··· Data lines
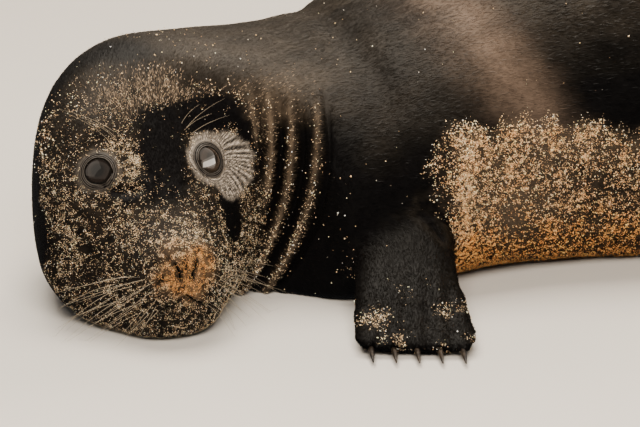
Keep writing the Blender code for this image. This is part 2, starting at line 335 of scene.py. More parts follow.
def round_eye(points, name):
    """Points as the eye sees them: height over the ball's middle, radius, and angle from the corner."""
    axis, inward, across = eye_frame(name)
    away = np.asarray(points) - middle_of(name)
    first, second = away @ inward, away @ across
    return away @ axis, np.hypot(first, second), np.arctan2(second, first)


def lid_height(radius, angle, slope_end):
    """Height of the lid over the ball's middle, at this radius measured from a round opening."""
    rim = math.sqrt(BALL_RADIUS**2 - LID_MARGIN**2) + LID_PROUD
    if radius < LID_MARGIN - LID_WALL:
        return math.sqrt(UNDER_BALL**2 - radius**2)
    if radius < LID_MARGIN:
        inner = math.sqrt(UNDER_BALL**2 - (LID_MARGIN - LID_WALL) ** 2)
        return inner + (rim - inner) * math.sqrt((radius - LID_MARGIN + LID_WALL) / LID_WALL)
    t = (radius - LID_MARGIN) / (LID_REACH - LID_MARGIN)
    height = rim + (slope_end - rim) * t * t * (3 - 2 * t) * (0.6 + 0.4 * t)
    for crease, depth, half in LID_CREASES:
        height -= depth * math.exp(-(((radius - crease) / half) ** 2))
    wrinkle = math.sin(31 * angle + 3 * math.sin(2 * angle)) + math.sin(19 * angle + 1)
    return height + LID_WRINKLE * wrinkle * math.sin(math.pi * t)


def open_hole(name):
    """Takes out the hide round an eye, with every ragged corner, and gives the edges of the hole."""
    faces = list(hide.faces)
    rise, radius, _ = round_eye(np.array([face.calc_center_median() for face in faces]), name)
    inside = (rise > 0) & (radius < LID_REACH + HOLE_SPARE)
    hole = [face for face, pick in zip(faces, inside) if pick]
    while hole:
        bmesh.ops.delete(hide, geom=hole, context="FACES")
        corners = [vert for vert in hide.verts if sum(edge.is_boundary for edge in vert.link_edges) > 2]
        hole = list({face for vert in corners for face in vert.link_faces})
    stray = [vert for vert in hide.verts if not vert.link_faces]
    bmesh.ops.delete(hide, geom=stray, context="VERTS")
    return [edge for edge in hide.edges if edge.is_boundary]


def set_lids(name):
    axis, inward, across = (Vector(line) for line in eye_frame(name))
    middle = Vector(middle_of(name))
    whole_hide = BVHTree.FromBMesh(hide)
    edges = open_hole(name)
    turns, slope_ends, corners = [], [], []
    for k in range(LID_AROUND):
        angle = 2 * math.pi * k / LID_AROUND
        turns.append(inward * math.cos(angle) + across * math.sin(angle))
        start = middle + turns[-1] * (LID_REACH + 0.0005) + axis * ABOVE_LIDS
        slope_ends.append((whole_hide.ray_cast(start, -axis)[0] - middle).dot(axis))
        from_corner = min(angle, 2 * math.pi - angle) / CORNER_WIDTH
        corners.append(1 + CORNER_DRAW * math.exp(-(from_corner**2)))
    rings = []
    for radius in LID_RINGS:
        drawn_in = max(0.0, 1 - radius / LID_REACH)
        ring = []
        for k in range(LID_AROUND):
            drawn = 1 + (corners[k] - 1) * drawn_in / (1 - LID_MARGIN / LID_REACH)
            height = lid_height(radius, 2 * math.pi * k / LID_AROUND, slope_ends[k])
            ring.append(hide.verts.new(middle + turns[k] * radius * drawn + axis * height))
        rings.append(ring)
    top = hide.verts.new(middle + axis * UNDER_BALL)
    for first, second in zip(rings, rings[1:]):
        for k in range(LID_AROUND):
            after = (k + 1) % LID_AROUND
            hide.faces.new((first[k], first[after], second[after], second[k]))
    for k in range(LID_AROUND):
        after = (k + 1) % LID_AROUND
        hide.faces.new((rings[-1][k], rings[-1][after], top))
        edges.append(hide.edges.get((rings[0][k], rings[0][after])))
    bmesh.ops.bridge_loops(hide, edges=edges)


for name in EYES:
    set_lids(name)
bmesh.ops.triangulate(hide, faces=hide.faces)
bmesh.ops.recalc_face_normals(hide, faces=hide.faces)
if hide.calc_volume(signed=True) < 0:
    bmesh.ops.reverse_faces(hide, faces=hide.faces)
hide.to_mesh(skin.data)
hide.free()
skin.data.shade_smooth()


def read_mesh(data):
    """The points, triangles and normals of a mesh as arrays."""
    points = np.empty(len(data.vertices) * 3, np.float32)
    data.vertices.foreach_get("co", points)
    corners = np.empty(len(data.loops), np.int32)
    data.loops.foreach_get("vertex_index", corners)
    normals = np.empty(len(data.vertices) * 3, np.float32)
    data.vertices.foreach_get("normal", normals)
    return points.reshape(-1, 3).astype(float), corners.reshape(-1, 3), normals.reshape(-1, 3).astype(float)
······
> _Required task_
Output all of the data above without any alteration.

> _The output_
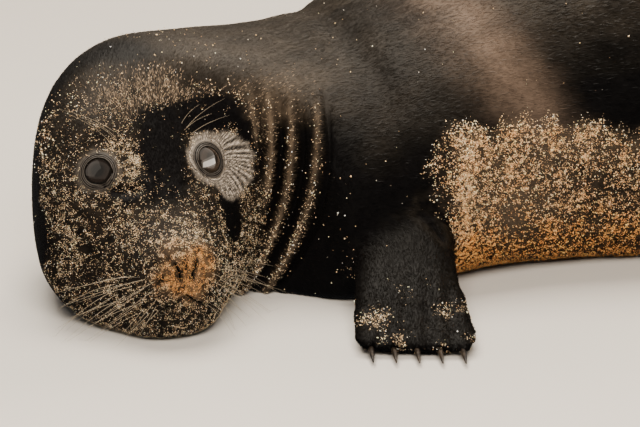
Keep writing the Blender code for this image. This is part 2, starting at line 335 of scene.py. More parts follow.
def round_eye(points, name):
    """Points as the eye sees them: height over the ball's middle, radius, and angle from the corner."""
    axis, inward, across = eye_frame(name)
    away = np.asarray(points) - middle_of(name)
    first, second = away @ inward, away @ across
    return away @ axis, np.hypot(first, second), np.arctan2(second, first)


def lid_height(radius, angle, slope_end):
    """Height of the lid over the ball's middle, at this radius measured from a round opening."""
    rim = math.sqrt(BALL_RADIUS**2 - LID_MARGIN**2) + LID_PROUD
    if radius < LID_MARGIN - LID_WALL:
        return math.sqrt(UNDER_BALL**2 - radius**2)
    if radius < LID_MARGIN:
        inner = math.sqrt(UNDER_BALL**2 - (LID_MARGIN - LID_WALL) ** 2)
        return inner + (rim - inner) * math.sqrt((radius - LID_MARGIN + LID_WALL) / LID_WALL)
    t = (radius - LID_MARGIN) / (LID_REACH - LID_MARGIN)
    height = rim + (slope_end - rim) * t * t * (3 - 2 * t) * (0.6 + 0.4 * t)
    for crease, depth, half in LID_CREASES:
        height -= depth * math.exp(-(((radius - crease) / half) ** 2))
    wrinkle = math.sin(31 * angle + 3 * math.sin(2 * angle)) + math.sin(19 * angle + 1)
    return height + LID_WRINKLE * wrinkle * math.sin(math.pi * t)


def open_hole(name):
    """Takes out the hide round an eye, with every ragged corner, and gives the edges of the hole."""
    faces = list(hide.faces)
    rise, radius, _ = round_eye(np.array([face.calc_center_median() for face in faces]), name)
    inside = (rise > 0) & (radius < LID_REACH + HOLE_SPARE)
    hole = [face for face, pick in zip(faces, inside) if pick]
    while hole:
        bmesh.ops.delete(hide, geom=hole, context="FACES")
        corners = [vert for vert in hide.verts if sum(edge.is_boundary for edge in vert.link_edges) > 2]
        hole = list({face for vert in corners for face in vert.link_faces})
    stray = [vert for vert in hide.verts if not vert.link_faces]
    bmesh.ops.delete(hide, geom=stray, context="VERTS")
    return [edge for edge in hide.edges if edge.is_boundary]


def set_lids(name):
    axis, inward, across = (Vector(line) for line in eye_frame(name))
    middle = Vector(middle_of(name))
    whole_hide = BVHTree.FromBMesh(hide)
    edges = open_hole(name)
    turns, slope_ends, corners = [], [], []
    for k in range(LID_AROUND):
        angle = 2 * math.pi * k / LID_AROUND
        turns.append(inward * math.cos(angle) + across * math.sin(angle))
        start = middle + turns[-1] * (LID_REACH + 0.0005) + axis * ABOVE_LIDS
        slope_ends.append((whole_hide.ray_cast(start, -axis)[0] - middle).dot(axis))
        from_corner = min(angle, 2 * math.pi - angle) / CORNER_WIDTH
        corners.append(1 + CORNER_DRAW * math.exp(-(from_corner**2)))
    rings = []
    for radius in LID_RINGS:
        drawn_in = max(0.0, 1 - radius / LID_REACH)
        ring = []
        for k in range(LID_AROUND):
            drawn = 1 + (corners[k] - 1) * drawn_in / (1 - LID_MARGIN / LID_REACH)
            height = lid_height(radius, 2 * math.pi * k / LID_AROUND, slope_ends[k])
            ring.append(hide.verts.new(middle + turns[k] * radius * drawn + axis * height))
        rings.append(ring)
    top = hide.verts.new(middle + axis * UNDER_BALL)
    for first, second in zip(rings, rings[1:]):
        for k in range(LID_AROUND):
            after = (k + 1) % LID_AROUND
            hide.faces.new((first[k], first[after], second[after], second[k]))
    for k in range(LID_AROUND):
        after = (k + 1) % LID_AROUND
        hide.faces.new((rings[-1][k], rings[-1][after], top))
        edges.append(hide.edges.get((rings[0][k], rings[0][after])))
    bmesh.ops.bridge_loops(hide, edges=edges)


for name in EYES:
    set_lids(name)
bmesh.ops.triangulate(hide, faces=hide.faces)
bmesh.ops.recalc_face_normals(hide, faces=hide.faces)
if hide.calc_volume(signed=True) < 0:
    bmesh.ops.reverse_faces(hide, faces=hide.faces)
hide.to_mesh(skin.data)
hide.free()
skin.data.shade_smooth()


def read_mesh(data):
    """The points, triangles and normals of a mesh as arrays."""
    points = np.empty(len(data.vertices) * 3, np.float32)
    data.vertices.foreach_get("co", points)
    corners = np.empty(len(data.loops), np.int32)
    data.loops.foreach_get("vertex_index", corners)
    normals = np.empty(len(data.vertices) * 3, np.float32)
    data.vertices.foreach_get("normal", normals)
    return points.reshape(-1, 3).astype(float), corners.reshape(-1, 3), normals.reshape(-1, 3).astype(float)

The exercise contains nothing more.